Case of the Slow Matchmaking Routine

2023-09-05

The most challenging bug I’ve ever fixed was a performance issue in a matchmaking routine. Matchmaking is the process of finding players to compete against each other in a video game. An excellent matchmaking algorithm doesn’t just stick players together randomly; it tries to make the game more fun by balancing power levels and preventing anyone from waiting too long for a match.

About six weeks before a game I was working on was scheduled to be feature complete, we discovered our routine couldn’t handle our load targets. The rate at which players were being removed from the matchmaking queue started dropping during load tests. Things got bad quickly once it fell below the rate at which we inserted them. Not only would this cause a bad user experience if we didn’t fix it, but it made it impossible for us to drive enough traffic to our game servers to test that they could handle the projected load. The company wasn’t going to release a game that could crash if it was successful, so we had to fix this issue, and we had to fix it quickly.

To make matters worse, we could only reproduce the bug in our production system. We had to simulate hundreds of thousands of users to hit it, which just wasn’t possible on a developer machine. Fortunately, our production system was available for testing. Unfortunately, a team on another continent was running the load tests. It took us a day to deploy a new version and a couple of days for them to run the test. With time zone differences expanding the handoffs, the fastest we could iterate was about once a week.

As I’ve described before, I like to find a bug, understand it, and then fix it. In this case we couldn’t figure it out by looking at the code, even with many smart people trying. This is one of those rare cases where I had to try fixing a bug before understanding it.

The week of iteration time also meant I had about a week to review the results, consider multiple possibilities, and sprinkle logging and profiling code all over the place, so I did that, too.

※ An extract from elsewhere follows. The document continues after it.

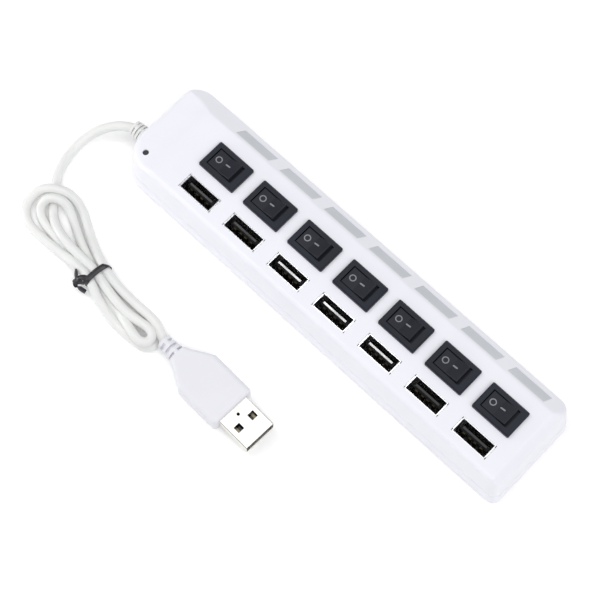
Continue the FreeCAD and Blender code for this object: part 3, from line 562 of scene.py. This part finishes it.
def make_floor():
    """Pale paper floor."""
    data = bpy.data.meshes.new("floor")
    corners = [(x * FLOOR_REACH, y * FLOOR_REACH, FLOOR_Z)
               for x, y in ((-1, -1), (1, -1), (1, 1), (-1, 1))]
    data.from_pydata(corners, [], [(0, 1, 2, 3)])
    floor = bpy.data.objects.new("floor", data)
    bpy.context.scene.collection.objects.link(floor)
    paper = surface("floor_paper", FLOOR_COLOUR, FLOOR_ROUGHNESS, Specular_IOR_Level=0.1,
                    Emission_Color=WHITE, Emission_Strength=FLOOR_GLOW)
    scale, height = FLOOR_RELIEF
    relief(paper, pattern(paper, scale, UNEVEN), height)
    floor.data.materials.append(paper)


def make_sky():
    """Even white light from all round."""
    world = bpy.data.worlds.new("sky")
    world.use_nodes = True
    background = world.node_tree.nodes["Background"]
    background.inputs["Color"].default_value = WHITE
    background.inputs["Strength"].default_value = SKY
    bpy.context.scene.world = world


def soft_light(name, place, size, watts, aim):
    """Flat rectangular light that faces along aim."""
    light = bpy.data.lights.new(name, "AREA")
    light.shape = "RECTANGLE"
    light.size, light.size_y = size
    light.energy = watts
    lamp = bpy.data.objects.new(name, light)
    lamp.location = place
    lamp.rotation_euler = aim.to_track_quat("-Z", "Y").to_euler()
    bpy.context.scene.collection.objects.link(lamp)


def make_lights():
    """Soft lights that face the hub, and the strips that face straight down."""
    for name, place, size, watts in LIGHTS:
        soft_light(name, place, size, watts, aim=-Vector(place))
    for name, place, size, watts in GLINTS:
        soft_light(name, place, size, watts, aim=Vector((0, 0, -1)))


def make_camera():
    """Camera at the hub's main view, and plain display colours."""
    scene = bpy.context.scene
    scene.view_settings.view_transform = "Standard"
    data = bpy.data.cameras.new("camera")
    data.lens = LENS
    data.sensor_width = SENSOR
    camera = bpy.data.objects.new("camera", data)
    camera.location = VIEW_FROM
    camera.rotation_mode = "QUATERNION"
    aim = Vector(VIEW_DIRECTION).to_track_quat("-Z", "Y")
    camera.rotation_quaternion = aim @ Quaternion((0, 0, 1), math.radians(VIEW_ROLL))
    scene.collection.objects.link(camera)
    scene.camera = camera


def main():
    """Dresses the frame, makes the pieces that CAD leaves to this script, and sets the stage."""
    set_plain_materials_aside()
    materials = make_materials()
    dress_cad_nodes(materials)
    cord = make_cord(materials)
    tie = make_tie(materials)
    for number in SWITCHES:
        make_mark(number, materials["mark_grey"])
    make_floor()
    make_sky()
    make_lights()
    make_camera()


main()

I plugged away at it week after week, but the problem was stubbornly difficult to find. The failing load tests were visible to our management chain, so I also had a fair number of questions about when it would be fixed (which I couldn’t estimate), how we were fixing it, and what we would do if we couldn’t fix it. I was also helping the rest of the team with their deliverables, which had the same deadline, so it was stressful for everyone. Nevertheless, I stuck to my process, narrowed down the location of the problem, and tested my fixes as best as possible in my development environment. Eventually, I figured it out.

The problem originated in a database query we used to find matches. It used a cartesian join, which takes exponentially longer to complete as more rows are added (O(n²) complexity). At some queue length, the processing time increases from milliseconds to seconds, and then it quickly increases from seconds to minutes. It also didn’t help that our contrived load test meant thousands of users were all attempting to make matches with the same power rating, thus making it harder to distinguish suitable matches.

After all the time it took to find the problem, it only took a day to fix it. I replaced the algorithm with one that processed matches linearly, giving it O(n) complexity.

About a week later, I got an email confirming that the issue was fixed. Since the report came in overnight, it was the first thing I read in the morning. It was exhilarating, but the day is still bittersweet in my memory. About an hour later, I attended a last-minute team-wide meeting where we were all let go. The game was never released.